Well, what’s your favorite L.A. album? Because we did a big list. 

I literally went to Skylight to pick up that physical copy. I think the first thing that comes to mind is Freestyle Fellowship’s Innercity Griots. That’s like a criminally underappreciated album. Freestyle Fellowship was at the height of their powers, and it’s just like post-riots L.A.…“Park Bench People” is like a freaking classic. I think about that song a lot when we’re talking about homelessness. You guys had Love[‘s album Forever Changes] up there and it’s funny because Love is so classic, but I feel like it’s not—

It’s an unexpected choice for top album.

Yeah, Love isn’t the soundtrack to [my] coming of age, you know, The Doors feels like more connected to my life because it was in the background more. I shouldn’t say it’s not as good as The Doors. I’m not saying that!

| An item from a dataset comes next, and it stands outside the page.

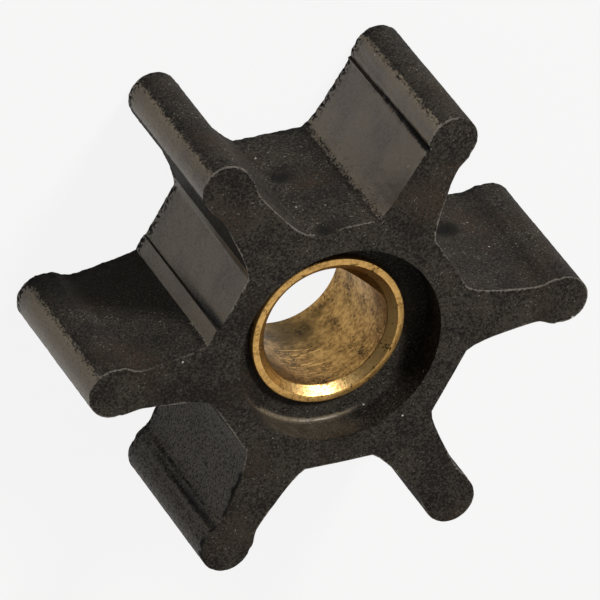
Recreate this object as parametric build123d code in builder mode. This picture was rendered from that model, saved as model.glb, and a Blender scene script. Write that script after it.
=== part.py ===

Anything else you want to say before I let you go? 

Now, with Roe v. Wade, this reactionary wave seems to be so strong — and so many people in California have this sense of California exceptionalism. Like, “oh, we’re safe, we’re different.” But is the Westside just going to become a place for wealthy white people? We’re just going to police our way to a sense of safety? Like, we know that doesn’t work. 

So I just really hope that… it feels like a lot of pressure. I don’t want to screw up this campaign. I feel like there’s some really strong reactionary energy, from the sheriff to mayoral candidates. I just want to feel like my city, my neighborhood, my community is stronger than that, better than that. 

It does feel like a battle for the soul of the Westside. Are we going to become a fortress? We know that fortress mentality doesn’t work for our country. So many of us were against that approach that Trump was taking. But then when we’re talking about the Westside, it’s like, we’re going to spend more energy making sure that poor people aren’t sleeping in parks than we are housing people? Is that really who we want to become? It’s already lost so much diversity, and there’s been so much displacement. I don’t want my son to grow up in a punitive environment like that.